Start at the line containing "for index in" and stop at the line containing "obj.parent = empty"; copy those lines exactly, both ends included, and no others.

-*-*-

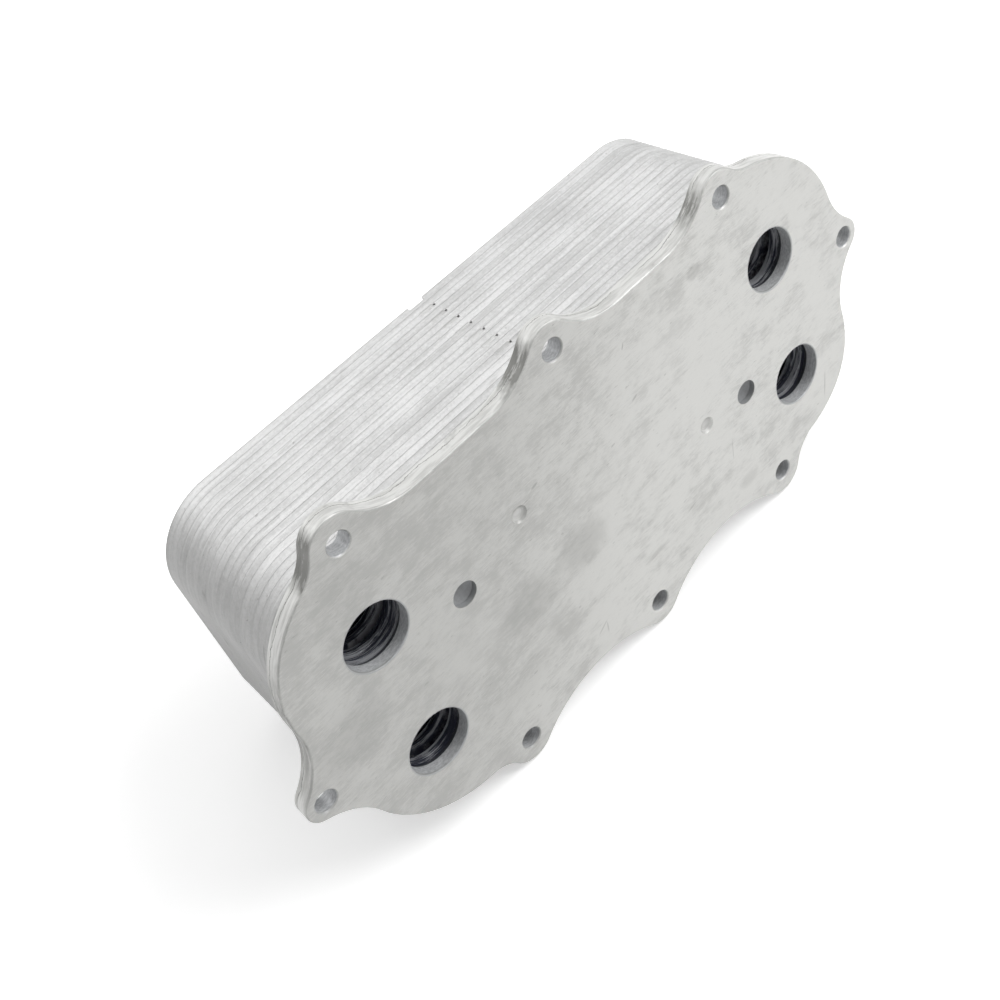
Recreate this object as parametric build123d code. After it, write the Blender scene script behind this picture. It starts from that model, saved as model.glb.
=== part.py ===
"""Brazed plate oil cooler: a scalloped mounting flange on a stack of nested dished plates.

Frame, in millimetres: X runs along the cooler's length, +Z is up, and Y runs through the stack.
The origin is the centre of the mounting face, which lies in Y = 0 and looks towards -Y.
Two flange layers, a base plate, nested core plates and a closed end plate follow towards +Y,
with a corrugated turbulator in each gap between two core plates.
"""
import os
from math import atan2, cos, degrees, hypot, pi, sin, sqrt

from build123d import *

# --- Flange -----------------------------------------------------------------------------------
front_layer_thickness = 4.8
rear_layer_thickness = 1.8
flange_edge_radius = 0.7          # rolled-over edge that the punch leaves on the mounting face

port_radius = 12.5
port_spacing_x = 200.0
port_spacing_z = 60.0
port_edge_radius = 0.4
rear_port_step = 1.0              # the rear layer's ports are this much wider in radius
core_port_step = 0.5              # and those of the base plate and the core

bolt_hole_radius = 4.2            # clearance for M8
bolt_hole_chamfer = 0.5
side_lobe_wall = 3.6              # metal left round a bolt hole in the two end lobes
row_lobe_wall = 6.4               # and in the six lobes of the upper and lower rows

upper_row_z = 71.0
lower_row_z = -68.0
upper_row_x = (84.0, -2.5, -95.5)
lower_row_x = (-70.0, 2.7, 80.2)
side_bolt_x = 141.2
side_bolt_z = 9.9                 # right end up, left end down by the same amount

upper_edge_z = 67.5               # straight edge between the lobes of the upper row
straight_edge_radius = 1500.0     # the straight edges are drawn as very slack arcs

locating_hole_radius = 5.0
locating_holes = ((-67.5, 15.1), (72.0, -15.1))
locating_hole_depth = 2.4         # straight part of a locating hole
locating_dish_depth = 1.5         # rounded bottom below it
dimple_radius = 3.5
dimple_depth = 1.8                # a ball-nosed dent, more than halfway through the front layer
dimples = ((-37.6, 24.8), (49.1, -12.4))

# Large arcs round the ports that make the four corners of the flange: centre x, centre z, radius.
corner_upper_right = (90.0, 26.0, 48.0)
corner_upper_left = (-92.0, 26.0, 44.8)
corner_lower_left = (-83.0, -19.0, 48.0)
corner_lower_right = (97.0, -27.0, 35.8)

# Radii of the hollow arcs that blend one rounded form of the outline into the next.
blend_row_to_edge = 30.0
blend_row_to_corner = 18.0
blend_side_to_corner = 30.0
blend_lower_left = 13.0
scallop_radius = 48.5

# --- Stack of dished plates -----------------------------------------------------------------------
base_plate_thickness = 3.4
core_plate_count = 19
plate_pitch = 3.6
sheet_thickness = 0.8
braze_gap = 0.02                  # film of filler between two brazed faces
rim_overlap = 1.5                 # how far a rim reaches past the next plate's web
end_plate_thickness = 1.2

stack_length = 262.0              # over the lips of the rims
stack_height = 113.0
stack_corner_radius = 28.0

collar_width = 3.2                # raised ring that seals a port from a channel
notch_width = 7.5                 # assembly notch in the upper lip of every second rim
notch_depth = 1.5
notch_x = -0.8

# --- Turbulators --------------------------------------------------------------------------------
fin_sheet_thickness = 0.25
oil_fin_pitch = 5.0
coolant_fin_pitch = 8.0
fin_to_rim_clearance = 1.0
fin_to_port_clearance = 2.0

match_tolerance = 1e-6            # two lengths this close count as equal

# --- Values that follow ---------------------------------------------------------------------------
flange_thickness = front_layer_thickness + rear_layer_thickness
stack_start = flange_thickness + base_plate_thickness + 2 * braze_gap
rim_slope = (sheet_thickness + braze_gap) / plate_pitch
rim_angle = degrees(atan2(rim_slope, 1.0))
rim_depth = plate_pitch + rim_overlap
rim_spread = rim_depth * rim_slope
channel_height = plate_pitch - sheet_thickness
rear_port_radius = port_radius + rear_port_step
core_port_radius = port_radius + core_port_step
row_lobe_radius = bolt_hole_radius + row_lobe_wall
side_lobe_radius = bolt_hole_radius + side_lobe_wall
ports = [
    (side * port_spacing_x / 2, level * port_spacing_z / 2)
    for side in (1, -1)
    for level in (1, -1)
]
side_bolts = [(side_bolt_x, side_bolt_z), (-side_bolt_x, -side_bolt_z)]
bolt_holes = (
    side_bolts
    + [(x, upper_row_z) for x in upper_row_x]
    + [(x, lower_row_z) for x in lower_row_x]
)


def slab(face, front_y, thickness, taper=0.0):
    """Solid of a face drawn in X and Z, from front_y towards +Y; a taper narrows its front."""
    back_plane = Plane.XZ.offset(-(front_y + thickness))
    return extrude(back_plane * face, amount=thickness, taper=taper)


def discs(centres, radius):
    """Circles of one radius about several centres, as one sketch."""
    return Sketch() + [Pos(x, z) * Circle(radius) for x, z in centres]


def circle_of(centre, radius):
    """A rounded form of the outline: centre x, centre z, radius."""
    return (centre[0], centre[1], radius)


def straight_edge(x, z):
    """A nearly straight upper edge whose highest point is at (x, z)."""
    return (x, z - straight_edge_radius, straight_edge_radius)


def blend_centre(first, second, radius):
    """Centre of the hollow arc that touches two round forms from outside, on their right."""
    reach_first = first[2] + radius
    reach_second = second[2] + radius
    dx, dz = second[0] - first[0], second[1] - first[1]
    distance = hypot(dx, dz)
    along = (distance ** 2 + reach_first ** 2 - reach_second ** 2) / (2 * distance)
    across = sqrt(reach_first ** 2 - along ** 2)
    ux, uz = dx / distance, dz / distance
    return (first[0] + along * ux + across * uz, first[1] + along * uz - across * ux)


def touch_point(form, centre):
    """Point of a round form that faces the centre of a blend."""
    dx, dz = centre[0] - form[0], centre[1] - form[1]
    distance = hypot(dx, dz)
    return (form[0] + dx * form[2] / distance, form[1] + dz * form[2] / distance)


def arc_between(start, end, centre, turn):
    """Arc about a centre from start to end; turn is 1 anticlockwise and -1 clockwise."""
    radius = hypot(start[0] - centre[0], start[1] - centre[1])
    first = atan2(start[1] - centre[1], start[0] - centre[0])
    last = atan2(end[1] - centre[1], end[0] - centre[0])
    sweep = (last - first) * turn % (2 * pi)
    middle = first + turn * sweep / 2
    through = (centre[0] + radius * cos(middle), centre[1] + radius * sin(middle))
    return ThreePointArc(start, through, end)


def flange_outline():
    """Face of the scalloped flange: round forms, anticlockwise, joined by hollow blends."""
    lobe_right, lobe_left = [circle_of(hole, side_lobe_radius) for hole in side_bolts]
    upper = [circle_of((x, upper_row_z), row_lobe_radius) for x in upper_row_x]
    lower = [circle_of((x, lower_row_z), row_lobe_radius) for x in lower_row_x]
    upper_edges = [
        straight_edge((first[0] + second[0]) / 2, upper_edge_z)
        for first, second in zip(upper, upper[1:])
    ]
    chain = [
        (lobe_right, blend_side_to_corner),
        (corner_upper_right, blend_row_to_corner),
        (upper[0], blend_row_to_edge),
        (upper_edges[0], blend_row_to_edge),
        (upper[1], blend_row_to_edge),
        (upper_edges[1], blend_row_to_edge),
        (upper[2], blend_row_to_corner),
        (corner_upper_left, blend_side_to_corner),
        (lobe_left, blend_side_to_corner),
        (corner_lower_left, blend_lower_left),
        (lower[0], scallop_radius),
        (lower[1], scallop_radius),
        (lower[2], blend_row_to_corner),
        (corner_lower_right, blend_side_to_corner),
    ]
    forms = [form for form, _ in chain]
    following = forms[1:] + forms[:1]
    blends = [
        blend_centre(form, after, radius)
        for (form, radius), after in zip(chain, following)
    ]
    edges = []
    for index, form in enumerate(forms):
        start = touch_point(form, blends[index - 1])
        end = touch_point(form, blends[index])
        next_start = touch_point(following[index], blends[index])
        edges.append(arc_between(start, end, form, 1))
        edges.append(arc_between(end, next_start, blends[index], -1))
    return make_face(Wire(edges))


def stack_outline(inset):
    """Rounded rectangle of the stack, inset from the lips of the rims."""
    return RectangleRounded(
        stack_length - 2 * inset,
        stack_height - 2 * inset,
        stack_corner_radius - inset,
    )


def front_edges(solid, radius):
    """Circular edges of one radius on the front face of a layer."""
    front_y = solid.bounding_box().min.Y
    return [
        edge
        for edge in solid.edges().filter_by(GeomType.CIRCLE)
        if abs(edge.radius - radius) < match_tolerance
        and abs(edge.center().Y - front_y) < match_tolerance
    ]


def dents(centres, radius, front_y, depth):
    """Caps of balls that hollow a face at front_y, as one cutter."""
    ball_radius = (radius ** 2 + depth ** 2) / (2 * depth)
    balls = Part() + [
        Pos(x, front_y + depth - ball_radius, z) * Sphere(ball_radius) for x, z in centres
    ]
    return balls & slab(discs(centres, radius), front_y, depth)


def front_layer():
    """Front layer of the flange: machined mounting face with every hole and both dimples."""
    plate = slab(flange_outline(), 0.0, front_layer_thickness)
    rolled = plate.faces().sort_by(Axis.Y)[0].outer_wire().edges()
    plate = fillet(rolled, flange_edge_radius)
    holes = discs(bolt_holes, bolt_hole_radius) + discs(ports, port_radius)
    plate -= slab(holes, 0.0, front_layer_thickness)
    plate -= slab(discs(locating_holes, locating_hole_radius), 0.0, locating_hole_depth)
    plate = fillet(front_edges(plate, port_radius), port_edge_radius)
    plate = chamfer(front_edges(plate, bolt_hole_radius), bolt_hole_chamfer)
    plate -= dents(dimples, dimple_radius, 0.0, dimple_depth)
    return plate - dents(
        locating_holes, locating_hole_radius, locating_hole_depth, locating_dish_depth
    )


def rear_layer():
    """Rear layer of the flange, with wider ports and the bolt holes."""
    holes = discs(bolt_holes, bolt_hole_radius) + discs(ports, rear_port_radius)
    return slab(flange_outline() - holes, front_layer_thickness, rear_layer_thickness)


def base_plate():
    """Flat plate that seats the stack on the flange."""
    face = stack_outline(rim_spread) - discs(ports, core_port_radius)
    return slab(face, flange_thickness + braze_gap, base_plate_thickness)


def plate_front(index):
    """Y of the front of a core plate's web, counted from the flange."""
    return stack_start + index * plate_pitch


def dish(front_y, web_thickness):
    """Dished plate: flat web at the front and a rim that flares towards the back."""
    shell = slab(stack_outline(0.0), front_y, rim_depth, rim_angle)
    inside_depth = rim_depth - web_thickness
    inside = slab(stack_outline(sheet_thickness), front_y + web_thickness, inside_depth, rim_angle)
    return shell - inside


def lip_notch(front_y):
    """Cutter for the assembly notch in the upper lip of a dished plate."""
    reach = rim_spread + sheet_thickness
    middle = Pos(notch_x, front_y + rim_depth - notch_depth / 2, stack_height / 2)
    return middle * Box(notch_width, notch_depth, 2 * reach)


def is_notched(index):
    """Whether a plate has the notch: every second one, the end plate among them."""
    return (core_plate_count - index) % 2 == 0


def sealed_ports(index):
    """Two diagonal ports that the channel behind a core plate is closed to."""
    return [ports[0], ports[3]] if index % 2 == 0 else [ports[1], ports[2]]


def core_plate(index):
    """Core plate with its four ports and a raised collar round the two it seals."""
    front_y = plate_front(index)
    plate = dish(front_y, sheet_thickness)
    sealed = sealed_ports(index)
    collar = discs(sealed, core_port_radius + collar_width)
    plate += slab(collar, front_y + sheet_thickness, channel_height - braze_gap)
    plate -= slab(discs(ports, core_port_radius), front_y, plate_pitch)
    return plate - lip_notch(front_y) if is_notched(index) else plate


def end_plate():
    """Closed dished plate that ends the stack."""
    front_y = plate_front(core_plate_count)
    return dish(front_y, end_plate_thickness) - lip_notch(front_y)


def fin_profile(length, height, pitch):
    """Cross-section of a square-wave fin sheet, as thick as its sheet everywhere."""
    waves = int(length // pitch)
    start = -waves * pitch / 2
    half = pitch / 2
    crest = Rectangle(half + fin_sheet_thickness, fin_sheet_thickness)
    wall = Rectangle(fin_sheet_thickness, height)
    level = (height - fin_sheet_thickness) / 2
    pieces = []
    for step in range(2 * waves):
        side = level if step % 2 == 0 else -level
        pieces.append(Pos(start + (step + 0.5) * half, side) * crest)
        pieces.append(Pos(start + (step + 1) * half, 0) * wall)
    return Sketch() + pieces


def turbulator(index, pitch):
    """Corrugated fin sheet in the channel behind a core plate, between the left and right ports."""
    height = channel_height - 2 * braze_gap
    clear = core_port_radius + collar_width + fin_to_port_clearance
    length = port_spacing_x - 2 * clear
    width = stack_height - 2 * (rim_spread + sheet_thickness + fin_to_rim_clearance)
    front_y = plate_front(index) + sheet_thickness + braze_gap
    profile = fin_profile(length, height, pitch)
    plane = Plane(origin=(0, front_y + height / 2, -width / 2), x_dir=(1, 0, 0), z_dir=(0, 0, 1))
    return extrude(plane * profile, amount=width)


def main():
    """Write every piece of the cooler as a STEP file of its own."""
    pieces = {
        "front_flange_layer": front_layer(),
        "rear_flange_layer": rear_layer(),
        "base_plate": base_plate(),
        "end_plate": end_plate(),
    }
    for index in range(core_plate_count):
        pieces[f"core_plate_{index + 1:02d}"] = core_plate(index)
        carries_oil = index % 2 == 0
        fluid = "oil" if carries_oil else "coolant"
        pitch = oil_fin_pitch if carries_oil else coolant_fin_pitch
        pieces[f"{fluid}_turbulator_{index + 1:02d}"] = turbulator(index, pitch)
    os.makedirs("parts", exist_ok=True)
    for name, piece in pieces.items():
        piece.label = name
        export_step(piece, f"parts/{name}.step")
        print(name, round(piece.volume, 1))


main()
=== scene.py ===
"""Looks of a brazed plate oil cooler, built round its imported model.

The flange layers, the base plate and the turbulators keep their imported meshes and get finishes.
The dished plates of the stack are modelled again as pressed sheet with rolled lips, and a fillet
of filler metal runs round every joint between two of them.
"""
import logging
import math
from dataclasses import dataclass, field
from enum import Enum
from typing import Any, Callable, Iterable, NamedTuple, Sequence

import bmesh
import bpy
from mathutils import Matrix, Vector


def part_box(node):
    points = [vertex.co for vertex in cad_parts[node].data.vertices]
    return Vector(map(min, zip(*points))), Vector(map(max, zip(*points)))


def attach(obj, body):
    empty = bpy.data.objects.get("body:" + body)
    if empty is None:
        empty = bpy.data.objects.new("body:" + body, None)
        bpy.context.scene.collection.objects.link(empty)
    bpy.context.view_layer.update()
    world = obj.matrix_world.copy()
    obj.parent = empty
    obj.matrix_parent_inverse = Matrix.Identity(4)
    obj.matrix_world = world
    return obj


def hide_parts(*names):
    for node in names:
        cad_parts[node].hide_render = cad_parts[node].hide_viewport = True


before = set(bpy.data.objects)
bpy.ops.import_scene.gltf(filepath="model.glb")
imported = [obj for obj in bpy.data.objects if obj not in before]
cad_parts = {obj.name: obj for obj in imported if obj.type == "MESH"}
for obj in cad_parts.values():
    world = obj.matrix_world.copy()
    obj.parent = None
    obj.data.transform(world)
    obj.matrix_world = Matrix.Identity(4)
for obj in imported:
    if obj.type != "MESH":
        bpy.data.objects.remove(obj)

log = logging.getLogger("cooler")

MM = 0.001
METRE_IN_MM = 1000.0
BODY = "root"
SMOOTH_ANGLE = math.radians(35)
NOISE_MIDDLE = 0.5
WHITE = (1.0, 1.0, 1.0, 1.0)

# Numbers of the Mix node's colour sockets, which share their names with others.
MIX_INPUTS = (6, 7)
MIX_RESULT = 2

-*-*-

Result for this task -
    for index in range(core_plate_count):
        pieces[f"core_plate_{index + 1:02d}"] = core_plate(index)
        carries_oil = index % 2 == 0
        fluid = "oil" if carries_oil else "coolant"
        pitch = oil_fin_pitch if carries_oil else coolant_fin_pitch
        pieces[f"{fluid}_turbulator_{index + 1:02d}"] = turbulator(index, pitch)
    os.makedirs("parts", exist_ok=True)
    for name, piece in pieces.items():
        piece.label = name
        export_step(piece, f"parts/{name}.step")
        print(name, round(piece.volume, 1))


main()
=== scene.py ===
"""Looks of a brazed plate oil cooler, built round its imported model.

The flange layers, the base plate and the turbulators keep their imported meshes and get finishes.
The dished plates of the stack are modelled again as pressed sheet with rolled lips, and a fillet
of filler metal runs round every joint between two of them.
"""
import logging
import math
from dataclasses import dataclass, field
from enum import Enum
from typing import Any, Callable, Iterable, NamedTuple, Sequence

import bmesh
import bpy
from mathutils import Matrix, Vector


def part_box(node):
    points = [vertex.co for vertex in cad_parts[node].data.vertices]
    return Vector(map(min, zip(*points))), Vector(map(max, zip(*points)))


def attach(obj, body):
    empty = bpy.data.objects.get("body:" + body)
    if empty is None:
        empty = bpy.data.objects.new("body:" + body, None)
        bpy.context.scene.collection.objects.link(empty)
    bpy.context.view_layer.update()
    world = obj.matrix_world.copy()
    obj.parent = empty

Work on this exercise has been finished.